Angel inspects the holds. (They are small.)
Nancy starts the Northern Whale boulder problem at the Green Boulders.
Rock climbing at the Green Boulders on the North Shore of Oahu, Hawaii.
Matt hits the lip on the Norther Whale boulder problem.
Last week, Matt, Joe and Nancy organized a nighttime bouldering session at the Green Boulders. The Green Boulders is a secluded bouldering spot tucked away in a valley on the Oahu’s North Shore. You get here by hiking up a short yet sweat inducing trail for 45 minutes or so. The forest opens up and you see some of the largest free standing boulders on the island. (See how how the Green Boulders look during the day.)
We spent the night climbing and unwinding. It was a different type of pau hana.
The Green Boulders sit under a forest canopy and there was just a sliver of a moon. Without headlamps, it would be pitch dark. A strong lantern helped provide ambient light.
Kukui nuts are everywhere. They can be lit like candles.
Matt hiked this behemoth into the valley to provide some sounds. The amp/speaker runs off a car battery. This thing goes to eleven.
The crew sits and chats on the rocks surrounding the Green Boulders.
After a bit of chit-chatting, it’s time to climb. Joe straps on his new climbing shoes.
Nancy, reaches the second move on the Northern Whale problem.
The group watches Angel switch his right hand to an under-cling grip.
Angel sets up to reach for the second move. A tiny left hand crimp.
Angel hits the lip on the Northern Whale problem.
Joe starts the Northern Whale problem.
Nancy and Angel watch Joe climb.
Joe hits the lip as Nancy (hands) spots.
Matt uses an impossible left hand pinch to move up the Norther Whale problem. This hold is tiny.
Matt hits the lip as Nancy spots.
Matt mantles over the lip and tops out over the boulder.
This is my attempt at the Northern Lights traverse.
Phil and I work on the Northern Lights traverse as Angel works on the Northern Whale problem.
Angel attempts a new line on the boulder.
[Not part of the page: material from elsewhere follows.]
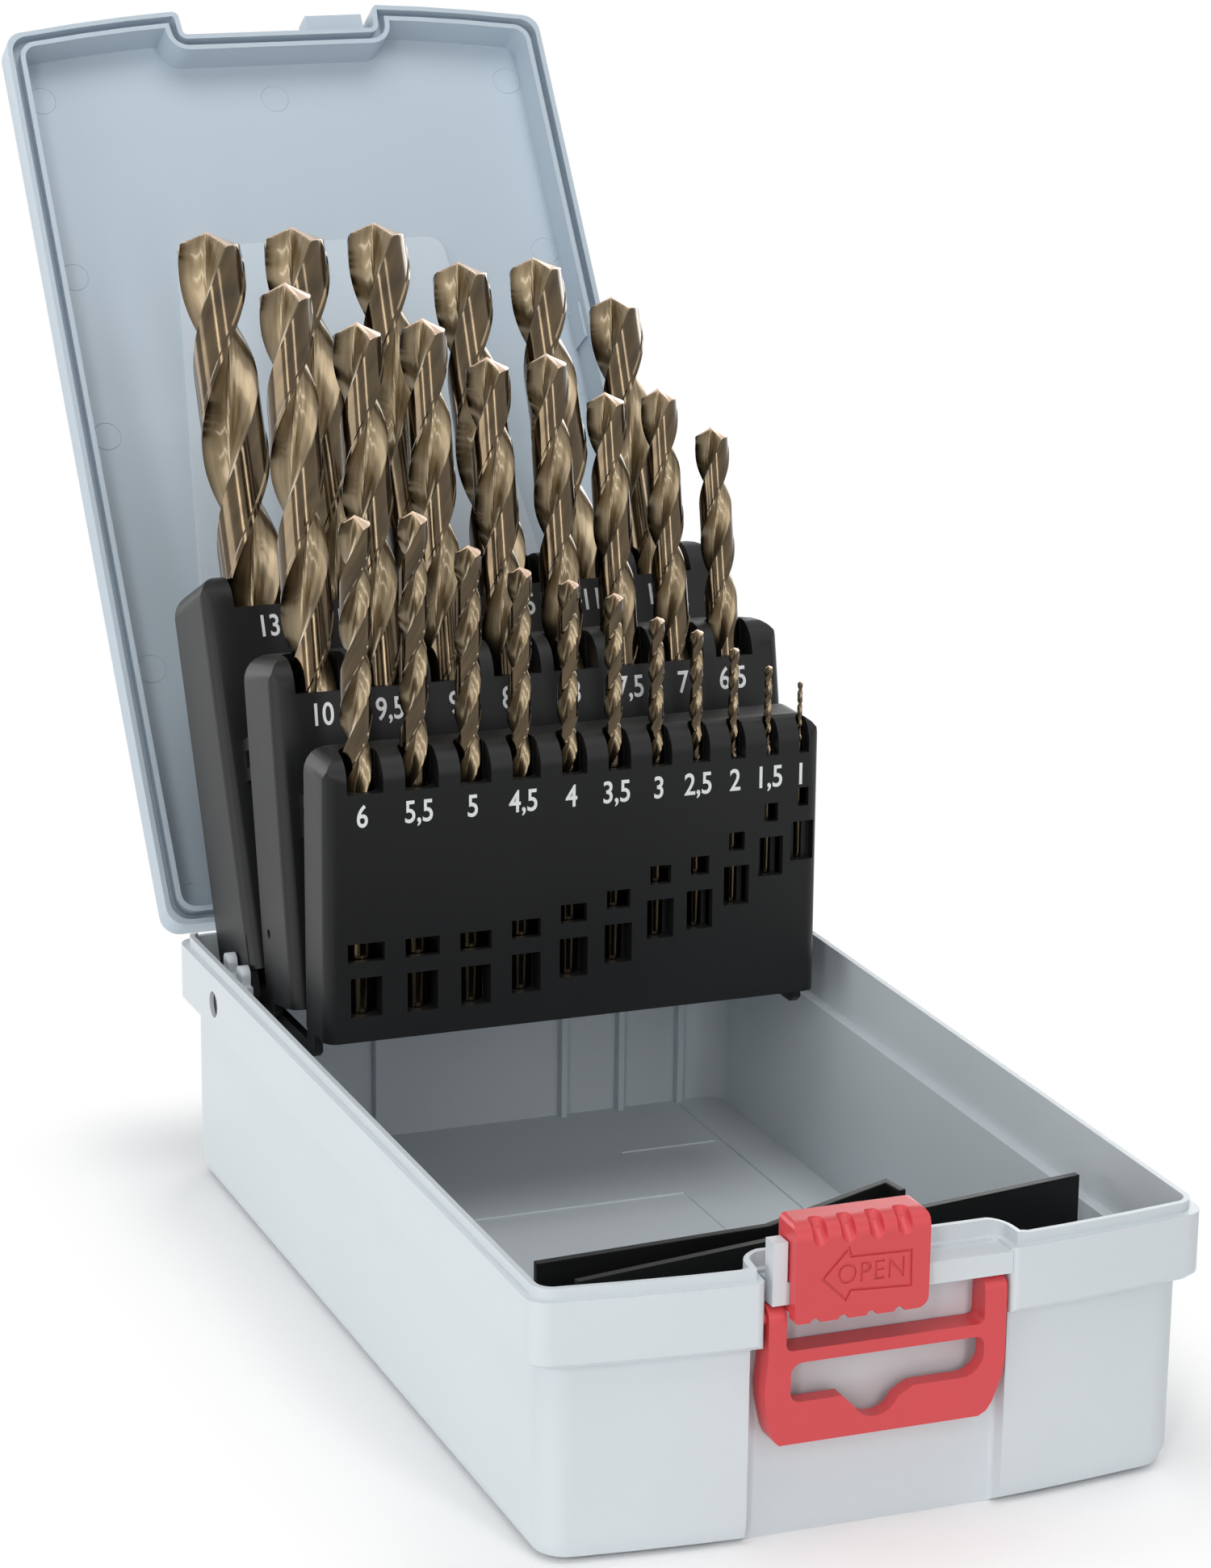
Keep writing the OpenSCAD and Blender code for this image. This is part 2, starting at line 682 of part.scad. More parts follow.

Failing miserably on the Norther Lights traverse, I attempt to climb the smaller warm-up boulder.
The third move is a match on this big shelf.
Angel shows us the beta (“beta” = a hint or demonstration on how to complete a climb).
The crew watches Phil attempt a different start on this boulder. Starting lower on a boulder can significantly increase the difficulty level of a boulder problem.
Phil completes the more difficult line on this warm-up boulder.
Matt repeats the route.
An expression of joy after completing the warm-up route. (For me, it wasn’t a warm-up, it was a project.)